Fertuna’s wines were creative too—they were all IGTs, that
category which allows much freedom from the sometimes-stifling DOC rules—but without
punishment or humiliation. (Remember when Tignanello had to be labeled vino da tavola, Thirsty Reader? If not,
I envy your youth.) Anyway, the first Fertuna was Dropello Toscano Bianco, a
white Sangiovese (really) with a little Sauvignon Blanc. Straw yellow, it’s
crisp and engaging, and it’s what Fertuna calls “accessible,” meaning
affordable: I’ve seen it at about $10 a bottle, although the suggested retail
is $16.
A bigger surprise was the Pactio Toscana Rosso: 60%
Sangiovese, 30% Cabernet Sauvignon and 10% Merlot. Normally such a large dose
of Cabernet absolutely flattens Sangiovese, but not this time: The Pactio still
had Sangiovese’s distinct delicacy and elegance, the result of using only
second- and third-fill barriques obtained from Marchese Nicolo Incisa della
Rocchetta’s Tenuta San Guido. Indeed, Fertuna’s winemaker, Paolo Rivella
(nephew of the renowned Ezio) worked hand-in-glove with San Guido’s team. Imagine:
all that for $19. The final wine, LODAI (about $32), had even more Cabernet,
40%, and so, for me, missed the mark. Cab’s heft was certainly there for its
innumerable devotees, but the dancer’s grace of Sangiovese was overwhelmed. If
you’re not expecting Sangiovese, you won’t mind a bit.
Tenuta Sette Cieli actually
hit town earlier by a month or so, and their luncheon was held at Upland (Park
Ave. South & 26th St). My restaurant-savvy pals were floored, impressed,
gob-smacked: “Justin Smillie’s place? You’re kidding! It takes months to get in
there!” Had I but known I’d have put on airs instead of my pajamas.
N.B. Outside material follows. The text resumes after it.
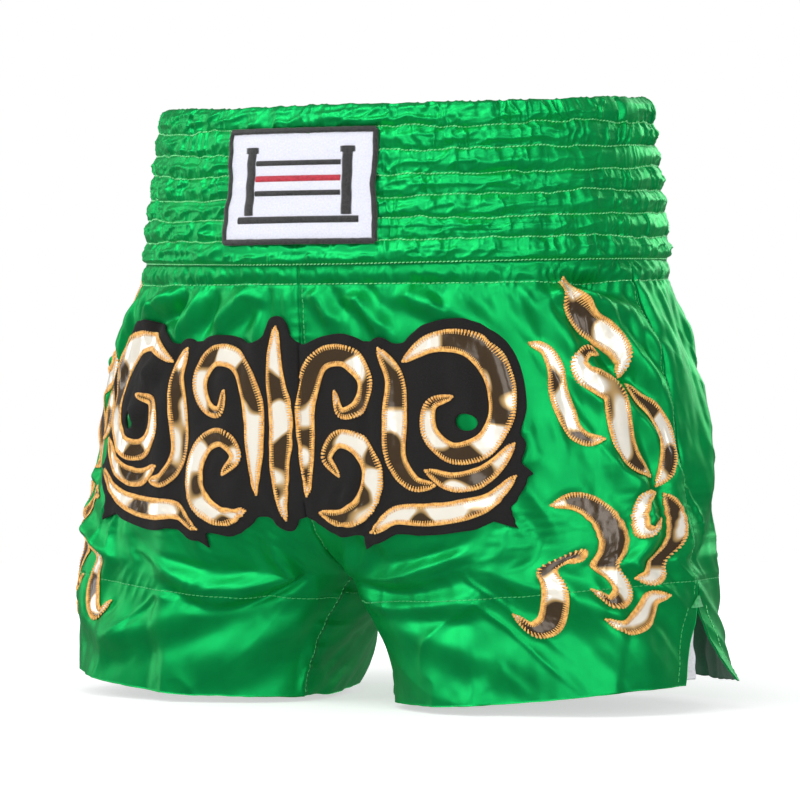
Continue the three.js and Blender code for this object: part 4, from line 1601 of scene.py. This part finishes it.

It’s a handsome, airy, open-kitchen kind of place featuring
“California cuisine,” which here means a lot of Italian, lots of local produce,
and obscure ingredients (dentile, anyone? puffed farro?). Sette Cieli's wines were presented by the winemaker, Elena Pozzolini, a very pretty and enthusiastic young woman with a high-beam smile and a taste running to Cabernet and Prada handbags. She served her itinerant apprenticeship in the customary international way (Mendoza, Mornington Peninsula, Santa Ynez Valley, and Tuscany, where she was winemaker to Bibi Graeta at Testamatta, in the Fiesole Hills overlooking Florence. The wines she poured were from 2011, and so were not "her" wines; she came to Sette Cieli only two years ago (the estate itself dates to only 2001). But they certainly showed it to be capable of impressive wines.
Elena Pozzolini
Elena offered three IGTs and one DOC, all of them excellent. The former were the Yantra (60% Cabernet, 40% Merlot), $25; Indaco (40% Malbec, 30% Cabernet Sauvignon, 30% Merlot), $55); and Scipio (100% Cabernet Franc), $120. The DOC was the oddly named NO14, whose Bolgheri-born uvaggio, or blend, is 70% Cabernet, 15% Merlot, 10% Petit Verdot, 5% Cabernet Franc. It retails for about $45. Possibly you were not expecting to see a Bolgheri DOC going for so much less than a Maremma IGT, and possibly you will struggle to find it. The estate produce a mere 3400 cases of these wines, of which 60% go to export: that’s about 2000 cases, which makes a good case for online shopping.
There’s another reason for online shopping: The SRP, or Suggested Retail Price, would cop the Pulitzer for Fiction every year if only prices were considered literature. They are fiction, however, to the extent that most retailers use them solely as a basis on which to discount.